Search the data for the word "that" and copy every line where it occurs.

+ + + +

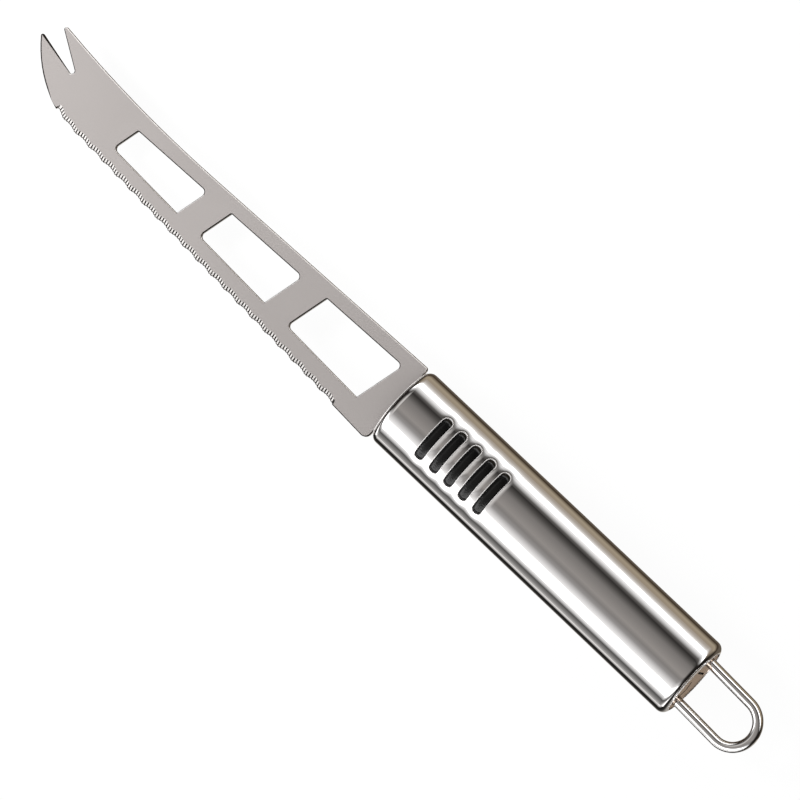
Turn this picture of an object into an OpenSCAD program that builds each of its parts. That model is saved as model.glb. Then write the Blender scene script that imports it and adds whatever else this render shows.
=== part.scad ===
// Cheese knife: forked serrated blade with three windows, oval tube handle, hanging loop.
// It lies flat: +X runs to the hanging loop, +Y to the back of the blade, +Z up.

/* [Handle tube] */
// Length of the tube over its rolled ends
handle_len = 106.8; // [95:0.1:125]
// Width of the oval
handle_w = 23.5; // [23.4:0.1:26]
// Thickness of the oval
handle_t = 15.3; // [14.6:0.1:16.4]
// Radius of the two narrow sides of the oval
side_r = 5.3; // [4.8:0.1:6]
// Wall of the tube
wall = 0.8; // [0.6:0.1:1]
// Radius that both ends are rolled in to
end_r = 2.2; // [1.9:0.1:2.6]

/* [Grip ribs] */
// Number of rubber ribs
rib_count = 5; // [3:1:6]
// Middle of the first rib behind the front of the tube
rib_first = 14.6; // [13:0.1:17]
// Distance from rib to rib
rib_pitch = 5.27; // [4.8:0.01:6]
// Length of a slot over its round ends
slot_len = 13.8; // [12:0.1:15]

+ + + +

# [Task solution]
Turn this picture of an object into an OpenSCAD program that builds each of its parts. That model is saved as model.glb. Then write the Blender scene script that imports it and adds whatever else this render shows.
// Radius that both ends are rolled in to